**Stored data**
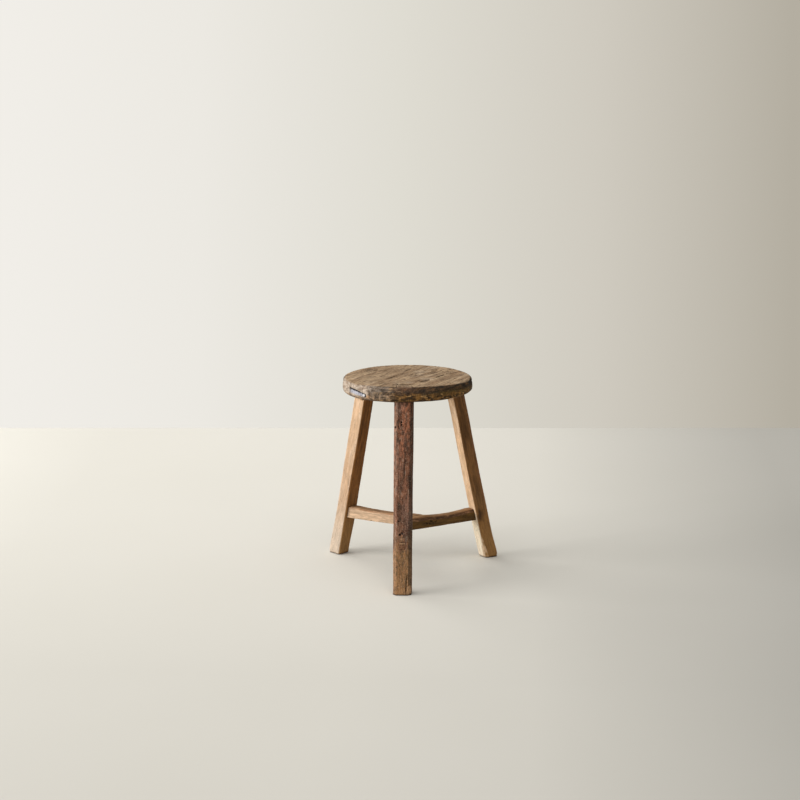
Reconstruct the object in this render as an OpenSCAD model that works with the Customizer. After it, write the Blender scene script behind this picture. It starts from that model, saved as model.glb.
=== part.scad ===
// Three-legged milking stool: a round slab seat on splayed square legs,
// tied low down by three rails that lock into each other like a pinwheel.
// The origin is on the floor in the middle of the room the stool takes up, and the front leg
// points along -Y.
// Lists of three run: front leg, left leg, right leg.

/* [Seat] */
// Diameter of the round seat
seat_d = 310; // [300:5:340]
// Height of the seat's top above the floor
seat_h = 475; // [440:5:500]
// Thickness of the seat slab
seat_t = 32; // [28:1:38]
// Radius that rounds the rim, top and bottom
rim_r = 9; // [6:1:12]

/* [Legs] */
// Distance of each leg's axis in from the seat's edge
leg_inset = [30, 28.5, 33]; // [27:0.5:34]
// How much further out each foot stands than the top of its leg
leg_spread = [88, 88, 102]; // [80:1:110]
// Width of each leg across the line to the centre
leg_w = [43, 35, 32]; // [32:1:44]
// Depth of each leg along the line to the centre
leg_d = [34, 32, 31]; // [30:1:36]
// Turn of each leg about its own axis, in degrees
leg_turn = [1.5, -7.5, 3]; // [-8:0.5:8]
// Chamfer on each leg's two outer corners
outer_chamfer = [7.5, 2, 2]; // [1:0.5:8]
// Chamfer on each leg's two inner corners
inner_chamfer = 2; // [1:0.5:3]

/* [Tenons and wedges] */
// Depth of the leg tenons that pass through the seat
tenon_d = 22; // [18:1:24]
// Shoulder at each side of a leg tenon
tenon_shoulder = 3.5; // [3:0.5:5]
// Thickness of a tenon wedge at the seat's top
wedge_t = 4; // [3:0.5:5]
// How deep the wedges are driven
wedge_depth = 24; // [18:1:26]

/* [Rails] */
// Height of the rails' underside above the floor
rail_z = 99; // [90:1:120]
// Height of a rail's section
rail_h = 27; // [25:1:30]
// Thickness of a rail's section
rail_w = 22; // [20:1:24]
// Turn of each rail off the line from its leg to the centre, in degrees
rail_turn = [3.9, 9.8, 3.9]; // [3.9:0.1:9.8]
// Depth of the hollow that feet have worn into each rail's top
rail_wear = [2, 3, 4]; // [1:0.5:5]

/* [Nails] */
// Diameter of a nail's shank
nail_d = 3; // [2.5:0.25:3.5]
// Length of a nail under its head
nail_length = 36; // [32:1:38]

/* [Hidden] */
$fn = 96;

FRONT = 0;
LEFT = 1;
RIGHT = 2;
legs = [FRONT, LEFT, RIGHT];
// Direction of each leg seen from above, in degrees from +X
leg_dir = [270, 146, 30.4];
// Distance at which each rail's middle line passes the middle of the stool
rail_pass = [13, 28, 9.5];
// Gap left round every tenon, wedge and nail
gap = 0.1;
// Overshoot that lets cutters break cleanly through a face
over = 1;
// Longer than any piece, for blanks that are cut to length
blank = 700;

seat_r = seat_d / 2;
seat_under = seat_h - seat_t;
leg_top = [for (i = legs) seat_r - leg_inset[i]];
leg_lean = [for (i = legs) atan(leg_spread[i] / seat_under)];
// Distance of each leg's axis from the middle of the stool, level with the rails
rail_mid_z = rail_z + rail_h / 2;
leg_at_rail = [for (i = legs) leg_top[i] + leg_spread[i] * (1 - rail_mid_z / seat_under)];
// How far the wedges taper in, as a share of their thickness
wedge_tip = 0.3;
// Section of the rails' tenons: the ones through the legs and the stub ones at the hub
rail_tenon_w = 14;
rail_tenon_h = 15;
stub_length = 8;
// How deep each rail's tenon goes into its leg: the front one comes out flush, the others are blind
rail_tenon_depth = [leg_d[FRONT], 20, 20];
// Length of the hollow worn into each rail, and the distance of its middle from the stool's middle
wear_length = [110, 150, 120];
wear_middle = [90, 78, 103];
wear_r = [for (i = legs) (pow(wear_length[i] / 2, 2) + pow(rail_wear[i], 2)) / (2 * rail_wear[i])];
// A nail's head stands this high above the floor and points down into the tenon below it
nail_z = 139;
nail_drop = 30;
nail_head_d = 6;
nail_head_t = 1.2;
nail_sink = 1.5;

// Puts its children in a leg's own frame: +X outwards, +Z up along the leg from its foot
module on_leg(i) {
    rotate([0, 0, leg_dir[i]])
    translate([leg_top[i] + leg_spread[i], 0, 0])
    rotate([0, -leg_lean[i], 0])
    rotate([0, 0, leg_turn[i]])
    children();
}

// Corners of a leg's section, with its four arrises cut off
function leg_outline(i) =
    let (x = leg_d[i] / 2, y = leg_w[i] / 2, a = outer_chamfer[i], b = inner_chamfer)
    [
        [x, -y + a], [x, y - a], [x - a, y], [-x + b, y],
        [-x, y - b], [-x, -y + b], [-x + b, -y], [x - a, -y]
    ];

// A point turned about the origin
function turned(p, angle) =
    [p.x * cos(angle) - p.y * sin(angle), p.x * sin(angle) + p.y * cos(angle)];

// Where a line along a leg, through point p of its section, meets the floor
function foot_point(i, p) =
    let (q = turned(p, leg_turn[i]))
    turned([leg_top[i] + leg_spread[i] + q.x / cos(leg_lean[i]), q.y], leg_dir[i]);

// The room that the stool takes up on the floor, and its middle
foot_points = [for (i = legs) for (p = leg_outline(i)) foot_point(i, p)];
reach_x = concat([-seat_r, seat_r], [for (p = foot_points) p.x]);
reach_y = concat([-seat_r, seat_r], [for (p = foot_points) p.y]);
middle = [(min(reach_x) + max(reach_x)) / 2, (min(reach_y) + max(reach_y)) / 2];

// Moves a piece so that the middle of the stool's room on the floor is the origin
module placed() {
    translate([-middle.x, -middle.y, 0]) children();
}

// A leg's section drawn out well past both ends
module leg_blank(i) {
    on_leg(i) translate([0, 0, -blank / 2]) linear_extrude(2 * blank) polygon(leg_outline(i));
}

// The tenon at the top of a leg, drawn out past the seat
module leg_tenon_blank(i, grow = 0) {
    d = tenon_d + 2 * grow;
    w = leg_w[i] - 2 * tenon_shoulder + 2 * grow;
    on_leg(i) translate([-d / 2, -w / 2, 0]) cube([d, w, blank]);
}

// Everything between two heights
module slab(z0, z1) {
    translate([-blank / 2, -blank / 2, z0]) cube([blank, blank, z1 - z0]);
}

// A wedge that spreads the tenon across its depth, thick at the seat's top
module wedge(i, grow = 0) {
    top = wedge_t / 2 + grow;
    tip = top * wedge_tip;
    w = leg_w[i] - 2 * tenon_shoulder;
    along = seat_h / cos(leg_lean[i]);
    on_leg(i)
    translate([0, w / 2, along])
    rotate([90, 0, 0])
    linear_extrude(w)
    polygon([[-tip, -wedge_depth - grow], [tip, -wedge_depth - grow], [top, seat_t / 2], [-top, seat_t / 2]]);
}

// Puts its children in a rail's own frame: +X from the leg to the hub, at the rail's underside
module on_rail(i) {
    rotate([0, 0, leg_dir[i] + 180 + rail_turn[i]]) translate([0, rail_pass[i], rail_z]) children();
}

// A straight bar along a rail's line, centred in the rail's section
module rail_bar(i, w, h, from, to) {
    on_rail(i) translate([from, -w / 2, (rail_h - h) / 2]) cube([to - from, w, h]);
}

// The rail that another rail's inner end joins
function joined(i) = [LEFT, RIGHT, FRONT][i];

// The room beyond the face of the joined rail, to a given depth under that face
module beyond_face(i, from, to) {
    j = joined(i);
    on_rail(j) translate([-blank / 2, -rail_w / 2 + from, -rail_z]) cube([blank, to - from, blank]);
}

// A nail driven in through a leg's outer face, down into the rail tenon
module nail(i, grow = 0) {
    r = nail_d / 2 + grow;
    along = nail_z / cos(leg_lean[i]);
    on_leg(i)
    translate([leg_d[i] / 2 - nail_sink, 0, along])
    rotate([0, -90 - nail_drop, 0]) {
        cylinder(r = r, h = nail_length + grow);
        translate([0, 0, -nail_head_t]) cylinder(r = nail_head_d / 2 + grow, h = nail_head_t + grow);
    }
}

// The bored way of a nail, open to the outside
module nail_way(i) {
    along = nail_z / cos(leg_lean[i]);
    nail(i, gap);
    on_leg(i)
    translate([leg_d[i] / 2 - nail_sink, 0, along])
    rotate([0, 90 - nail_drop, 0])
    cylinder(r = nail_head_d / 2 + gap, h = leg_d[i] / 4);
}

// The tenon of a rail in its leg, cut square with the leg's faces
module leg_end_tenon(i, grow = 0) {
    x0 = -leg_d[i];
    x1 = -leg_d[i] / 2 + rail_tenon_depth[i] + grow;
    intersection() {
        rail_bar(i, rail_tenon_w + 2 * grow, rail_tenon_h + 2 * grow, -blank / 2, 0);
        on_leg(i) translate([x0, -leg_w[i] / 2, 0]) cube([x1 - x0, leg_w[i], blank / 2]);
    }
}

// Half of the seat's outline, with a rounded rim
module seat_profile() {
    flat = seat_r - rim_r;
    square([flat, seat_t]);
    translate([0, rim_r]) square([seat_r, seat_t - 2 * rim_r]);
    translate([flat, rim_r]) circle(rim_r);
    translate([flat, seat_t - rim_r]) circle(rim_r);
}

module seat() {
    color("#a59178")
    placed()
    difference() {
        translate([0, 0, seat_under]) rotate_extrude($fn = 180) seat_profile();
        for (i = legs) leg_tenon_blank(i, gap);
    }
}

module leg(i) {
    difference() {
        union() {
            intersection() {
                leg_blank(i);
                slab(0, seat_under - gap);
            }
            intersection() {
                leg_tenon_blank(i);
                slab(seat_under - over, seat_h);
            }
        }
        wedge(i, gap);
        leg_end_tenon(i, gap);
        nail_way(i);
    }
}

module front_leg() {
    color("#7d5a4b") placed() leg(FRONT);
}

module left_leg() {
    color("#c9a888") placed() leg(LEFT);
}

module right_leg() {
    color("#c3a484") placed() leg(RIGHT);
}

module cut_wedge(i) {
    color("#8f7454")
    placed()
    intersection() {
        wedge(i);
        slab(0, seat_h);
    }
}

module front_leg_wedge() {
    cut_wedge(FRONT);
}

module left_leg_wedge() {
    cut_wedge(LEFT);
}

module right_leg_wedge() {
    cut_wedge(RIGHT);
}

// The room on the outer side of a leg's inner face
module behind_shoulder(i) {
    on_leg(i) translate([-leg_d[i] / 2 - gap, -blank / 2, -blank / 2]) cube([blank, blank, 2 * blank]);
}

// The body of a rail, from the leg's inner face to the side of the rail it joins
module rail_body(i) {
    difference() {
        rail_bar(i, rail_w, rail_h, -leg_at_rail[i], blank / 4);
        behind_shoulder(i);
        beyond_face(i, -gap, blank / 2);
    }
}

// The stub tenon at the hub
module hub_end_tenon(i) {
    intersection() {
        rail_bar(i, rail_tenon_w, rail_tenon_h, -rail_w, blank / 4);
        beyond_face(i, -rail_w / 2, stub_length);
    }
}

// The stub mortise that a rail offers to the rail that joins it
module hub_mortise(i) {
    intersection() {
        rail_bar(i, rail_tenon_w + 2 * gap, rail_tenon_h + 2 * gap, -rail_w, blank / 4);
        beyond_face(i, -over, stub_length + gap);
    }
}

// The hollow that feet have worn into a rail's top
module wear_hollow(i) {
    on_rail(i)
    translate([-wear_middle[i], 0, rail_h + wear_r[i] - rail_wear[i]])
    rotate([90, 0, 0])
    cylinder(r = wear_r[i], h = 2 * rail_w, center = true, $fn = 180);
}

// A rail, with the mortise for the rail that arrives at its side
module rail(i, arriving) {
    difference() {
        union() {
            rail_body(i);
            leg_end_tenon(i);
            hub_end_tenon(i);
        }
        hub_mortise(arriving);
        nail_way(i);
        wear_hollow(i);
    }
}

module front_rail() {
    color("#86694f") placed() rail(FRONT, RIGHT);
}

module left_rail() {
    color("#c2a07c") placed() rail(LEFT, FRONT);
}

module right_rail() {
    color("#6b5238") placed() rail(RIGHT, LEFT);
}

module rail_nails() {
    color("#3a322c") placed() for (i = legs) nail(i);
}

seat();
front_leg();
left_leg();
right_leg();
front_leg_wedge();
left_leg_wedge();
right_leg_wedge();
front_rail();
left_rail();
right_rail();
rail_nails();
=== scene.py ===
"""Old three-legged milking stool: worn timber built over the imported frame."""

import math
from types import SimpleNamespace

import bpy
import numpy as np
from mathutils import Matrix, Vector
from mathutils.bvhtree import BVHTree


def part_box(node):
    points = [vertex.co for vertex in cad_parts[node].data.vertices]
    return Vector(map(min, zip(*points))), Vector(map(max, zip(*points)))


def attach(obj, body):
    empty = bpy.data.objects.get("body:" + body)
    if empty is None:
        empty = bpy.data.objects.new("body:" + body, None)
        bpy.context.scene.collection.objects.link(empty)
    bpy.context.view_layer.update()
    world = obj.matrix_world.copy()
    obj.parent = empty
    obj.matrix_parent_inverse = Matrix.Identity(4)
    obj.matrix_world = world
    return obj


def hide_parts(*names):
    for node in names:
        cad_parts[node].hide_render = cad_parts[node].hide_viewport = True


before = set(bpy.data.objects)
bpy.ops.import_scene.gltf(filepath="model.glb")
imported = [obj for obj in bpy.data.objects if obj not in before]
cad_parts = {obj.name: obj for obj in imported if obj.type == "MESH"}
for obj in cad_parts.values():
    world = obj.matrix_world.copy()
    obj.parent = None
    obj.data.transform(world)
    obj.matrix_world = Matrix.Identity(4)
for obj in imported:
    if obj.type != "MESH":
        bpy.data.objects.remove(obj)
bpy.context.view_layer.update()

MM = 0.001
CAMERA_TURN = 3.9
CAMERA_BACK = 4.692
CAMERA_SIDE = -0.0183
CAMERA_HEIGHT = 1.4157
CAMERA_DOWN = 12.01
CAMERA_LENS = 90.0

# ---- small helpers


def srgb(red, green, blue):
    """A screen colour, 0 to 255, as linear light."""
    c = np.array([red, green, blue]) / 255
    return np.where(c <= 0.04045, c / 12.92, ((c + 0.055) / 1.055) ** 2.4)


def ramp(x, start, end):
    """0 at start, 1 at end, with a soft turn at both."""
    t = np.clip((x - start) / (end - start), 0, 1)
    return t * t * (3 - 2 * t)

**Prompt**
Scan the listing above and identify each line holding the string "return"; copy every such line.

**Task answer**
    return Vector(map(min, zip(*points))), Vector(map(max, zip(*points)))
    return obj
    return np.where(c <= 0.04045, c / 12.92, ((c + 0.055) / 1.055) ** 2.4)
    return t * t * (3 - 2 * t)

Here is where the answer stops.